Dans cette lettre, Mgr Berneux n’oubliait qu’un détail ; c’est qu’au moment de son arrestation, il avait été cruellement maltraité et avait reçu, en pleine poitrine, plusieurs coups de pied dont il souffrit longtemps. Le saint évêque, heureux de participer au calice d’amertume du Sauveur Jésus, passait cette circonstance sous silence ; mais les lettres de ses confrères ont révélé ce que son humilité voulait cacher.

À la vue de ce mouvement qui, dans toutes les provinces à la fois, se manifestait en faveur de la religion, à la vue de ces conversions importantes qui semblaient le prélude d’une multitude d’autres, les missionnaires bénissaient Dieu, et leur cœur s’ouvrait aux plus magnifiques espérances. Mais les desseins de la Providence divine sont impénétrables.

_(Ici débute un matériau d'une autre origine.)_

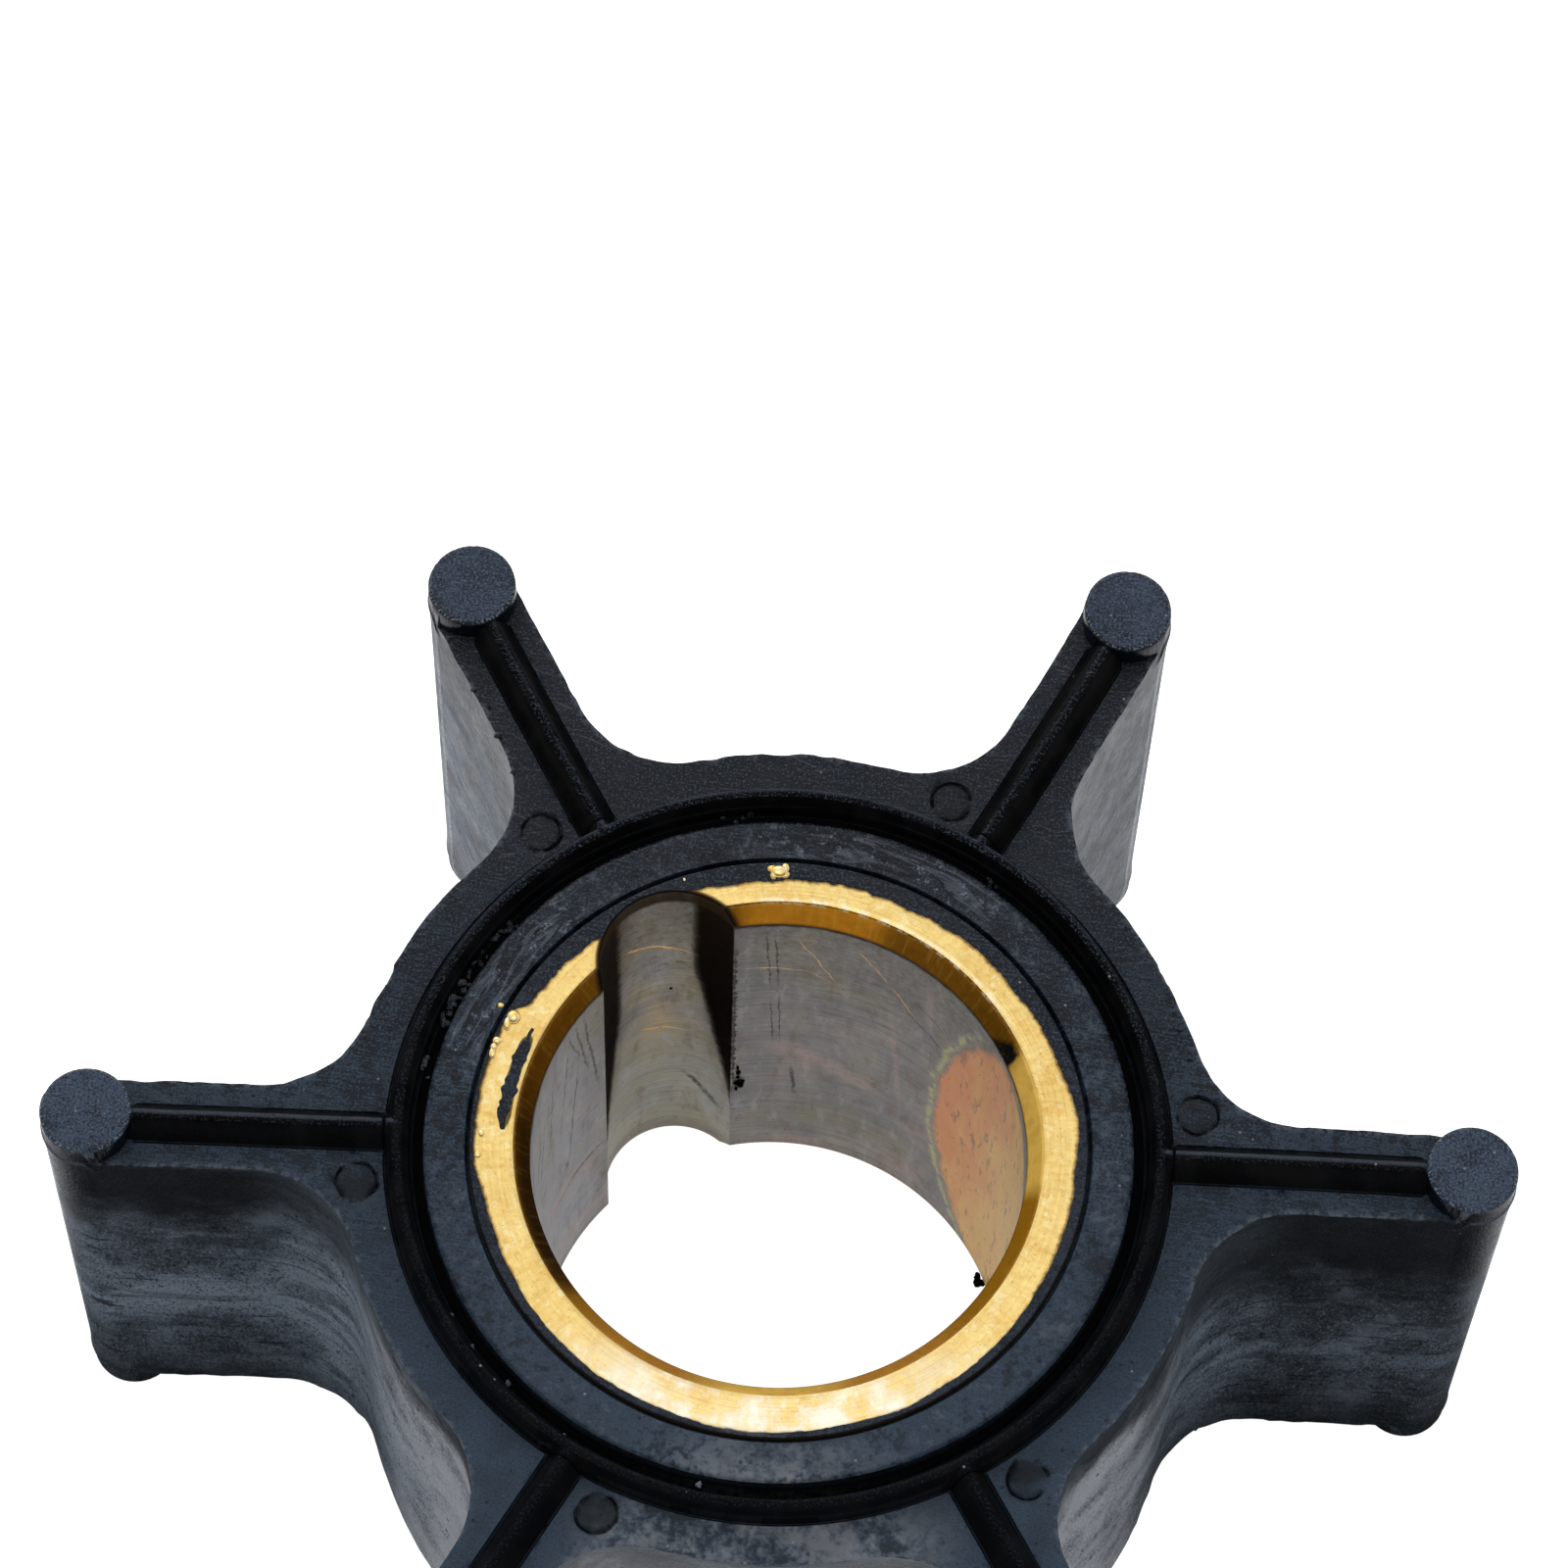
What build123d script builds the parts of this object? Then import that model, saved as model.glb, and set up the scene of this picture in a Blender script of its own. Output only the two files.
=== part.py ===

Au commencement de l’année 1864, survint un événement, de peu d’importance en lui-même, qui néanmoins eut pour la religion, en Corée, les suites les plus funestes, et prépara les voies à cette épouvantable persécution qui dure encore maintenant, et a fait déjà d’innombrables victimes. Le roi Tchiel-tsong mourut le 15 janvier, après un règne de quatorze ans, et à sa mort, une révolution de palais fit passer le pouvoir dans les mains d’une famille qui avait toujours été très-hostile aux chrétiens.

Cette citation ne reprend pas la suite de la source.